Conrad Richter: A Simple Honorable Man, circa 1962. Box 99, Folder 5. Not to be reproduced without permission of the Princeton University Library.

Stanley Kunitz: A Poet’s Life

“My dismay at the clutter on my desk is offset by my zest for the hunt among my papers.  At an age when I should be putting my house in order, I keep accumulating bits of information, not for any particular reason and in spite of the absurdity, because I was born curious and don’t know how to stop.”

Stanley Kunitz, “Seedcorn and Windfall” from Next to Last Things: New Poems and Essays (1985)

Born curious, the Pulitzer Prize-winning poet Stanley Kunitz [1905-2005] lived a long and varied life.  Beyond the critical acclaim he gained for his poetry, Kunitz and his wife, the painter and poet Elise Asher, were friends to many of the 20th century’s cultural giants: painters like Mark Rothko, Philip Guston, and Robert Motherwell; and poets like Robert “Cal” Lowell, Marianne Moore and Elizabeth Bishop.  The couple split their time between their Greenwich Village apartment and Provincetown, MA, where Kunitz raised a seaside garden, and they traveled extensively.

A restless spirit, Kunitz helped found the Fine Arts Work Center, an artist-residency program in Provincetown, and Poets House in New York City, two organizations that would help support generations of younger poets.   By the time Princeton University’s Rare Books and Special Collections acquired Mr. Kunitz’s papers, the aging poet had indeed amassed a certain amount, as he wrote, of clutter.  Clutter – perhaps – but it was good clutter, constituting a trove of research material for literary scholars and art historians alike.  Available for research, the Stanley Kunitz Papers offers a complete finding aid, documenting the life and work of one of the United States’ most prominent poets.

In Stanley Kunitz’s own words, “it was not an auspicious beginning.” [“My Mother’s Story,” TMs, Box 147 Folder 11]   Bereft of a father and the only son of an Eastern European immigrant mother, Stanley Kunitz grew up in Worcester, MA, where he spent a good deal of time out of doors.  At an early age Kunitz became enthralled with the natural world, a theme that is recurrent in his poems, such as this one, “The Testing Tree”:

Once I owned the key
To an umbrageous trail
Thickened with mosses
Where flickering presences
Gave me right of passage […]

His fascination with comets, insects, whales, birds, raccoons, and the ways of plants and flowers informs his most enduring poems.  While Kunitz did explore political and social themes throughout his work, the notes, subject files and clippings in the Stanley Kunitz Papers confirm his abiding passion for the natural world.  Equally at home in the flower bed and at the typewriter, his last book, The Wild Braid: A Poet Reflects on a Century in the Garden (2005) examines the synthesis of these two vocations.  Manuscripts of this book and others demonstrate Kunitz’s deliberate and sustained writing practice, no doubt informed by the patience, persistence, and an eye to detail refined by a lifetime working the garden.
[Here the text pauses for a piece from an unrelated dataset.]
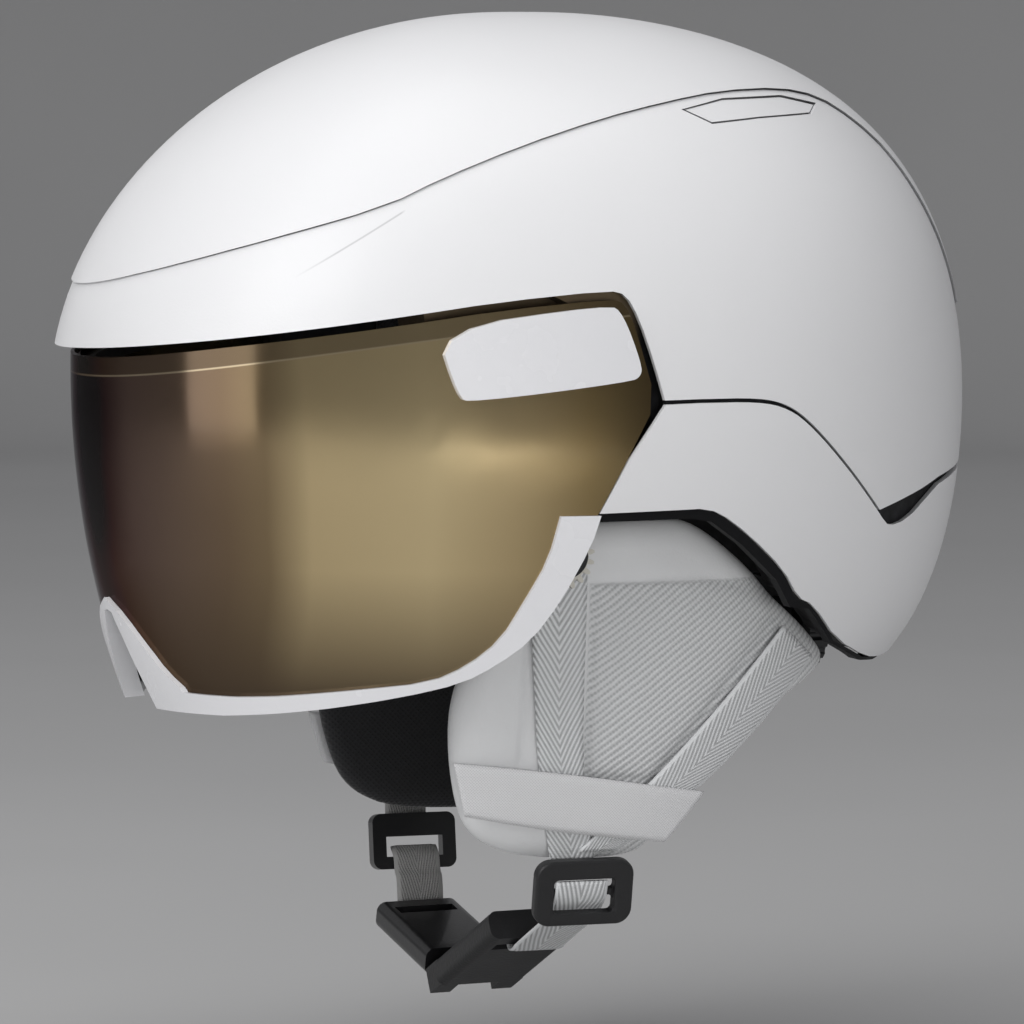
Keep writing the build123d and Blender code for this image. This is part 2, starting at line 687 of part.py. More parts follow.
def buckle_seam():
    return Pos(BUCKLE_SEAM_X + 1.5, BUCKLE_Y, BUCKLE_SEAM_Z) * Rot(0, 0, BUCKLE_YAW)


def buckle_left_place():
    """Where the socket half's own axes lie: x along the strap, z away from the chin's underside."""
    return buckle_seam() * Rot(0, -LEFT_SLOPE, 0)


def buckle_right_place():
    return buckle_seam() * Rot(0, RIGHT_SLOPE, 0)


def placed(place, x, z):
    """World (X, Z) of a point given in a buckle half's own axes."""
    point = (place * Pos(x, 0, z)).position
    return (point.X, point.Z)


def strap_left_lower():
    """Webbing from the ladder lock, up through the slot of the socket half, to its loose end."""
    own = [(48.5, -6.8), (41.0, -6.8), (38.6, -4.8), (38.4, 4.6), (36.6, 6.8), (33.0, 6.8), (9.0, 6.8)]
    threaded = [(1.6, -3.4), (1.4, -9.0), (-3.2, -13.6), (-3.6, -16.0)]
    points = [placed(lock_place(), x, z) for x, z in threaded]
    points += [placed(buckle_left_place(), x, z) for x, z in own]
    return one_solid(strip_along(points, -14.2, 2.2, WEBBING_WALL))


def buckle_left():
    """Socket half: a body with a webbing slot and two cheeks that take the tongue."""
    body = block(1, 47, -15, 15, -4.5, 4.5)
    body = body.fillet(3.0, body.edges().filter_by(Axis.X))
    body -= block(36, 41, -11, 11, -9, 9)
    cheek = block(-8, 2, 7.2, 14, -4, 4)
    body += cheek + mirror(cheek, Plane.XZ)
    return buckle_left_place() * body


def strap_holder():
    """Loop fitting at the end of the right pad, hinge bar of the right strap."""
    body = block(-2.4, 2.4, -14, 14, -9, 9)
    body = body.fillet(3.0, body.edges().filter_by(Axis.X))
    body -= block(-5, 5, -9.5, 9.5, -5, 1.5)
    return holder_place() * body


def strap_right_lower():
    """Webbing from the holder's lower bar to the bar of the tongue half."""
    threaded = [(0, -1.8), (3.4, -4.5), (3.6, -10.0)]
    own = [(-52.0, -6.4), (-45.8, -6.4), (-43.0, -4.2), (-42.5, 2.8)]
    points = [placed(holder_place(), x, z) for x, z in threaded] + [(-58.8, -157.0)]
    points += [placed(buckle_right_place(), x, z) for x, z in own]
    return one_solid(strip_along(points, -22.5, -7.2, WEBBING_WALL))


def buckle_right():
    """Tongue half: a body with a webbing slot and a blade between the cheeks."""
    body = block(-50, -9.5, -14, 14, -4.5, 4.5)
    body = body.fillet(3.0, body.edges().filter_by(Axis.X))
    body -= block(-45, -40, -10, 10, -9, 9)
    body += block(-10.5, -1.5, -6.4, 6.4, -3, 3)
    return buckle_right_place() * body


# ---------------------------------------------------------------- writing the nodes
def write(name, shape):
    export_step(shape, f"parts/{name}.step")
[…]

Beyond the manuscripts, the Papers give access to reams of correspondence between Kunitz and the literati and glitterati of the 20th century; fan letters spanning five decades; the peace-loving poet’s military discharge papers and his father’s death certificate; drawings sent to him from his poet friends; poems written by his artist friends.  Many items invite investigation, such as the Russian translations, some of which remain unpublished; Elise Asher’s recipe for Cream of Sorrel Soup;the unidentified correspondence; and fragments of possibly unpublished poems.

Among the most tantalizing materials are the photographs [Box 183].  Whether pictured with fellow poets, Jorge Luis Borges at Columbia University, or deep in conversation with Mark Rothko, the photographs testify to Kunitz’s active engagement in the world of arts and letters.  As a poet among painters, Kunitz gained entrée into some of the most legendary cultural scenes of the 20th century, like “The Club,” which Kunitz characterized as “the stormy social and debating society of the New York School” [“Giorgio Cavallon 1904-1989,” Box 146, Folder 10].  The combination of Kunitz’s own intellectual achievement and his personal friendships makes the Stanley Kunitz Papers a valuable resource for researchers across the humanistic disciplines.

Mark Rothko and Stanley Kunitz, undated. Box 183, Folder 17. Not to be repro­duced with­out the per­mis­sion of the Prince­ton Uni­ver­sity Library.

Front row (L to R): John Berryman, Adrienne Rich, Josephine Jacobsen and James Merrill; Back row (L to R): Kunitz, Richard Eberhart, Robert Lowell, Richard Wilbur, William Meredith (Class of 1940) and Robert Penn Warren. Box 183, Folder 7. Not to be repro­duced with­out the per­mis­sion of the Prince­ton Uni­ver­sity Library.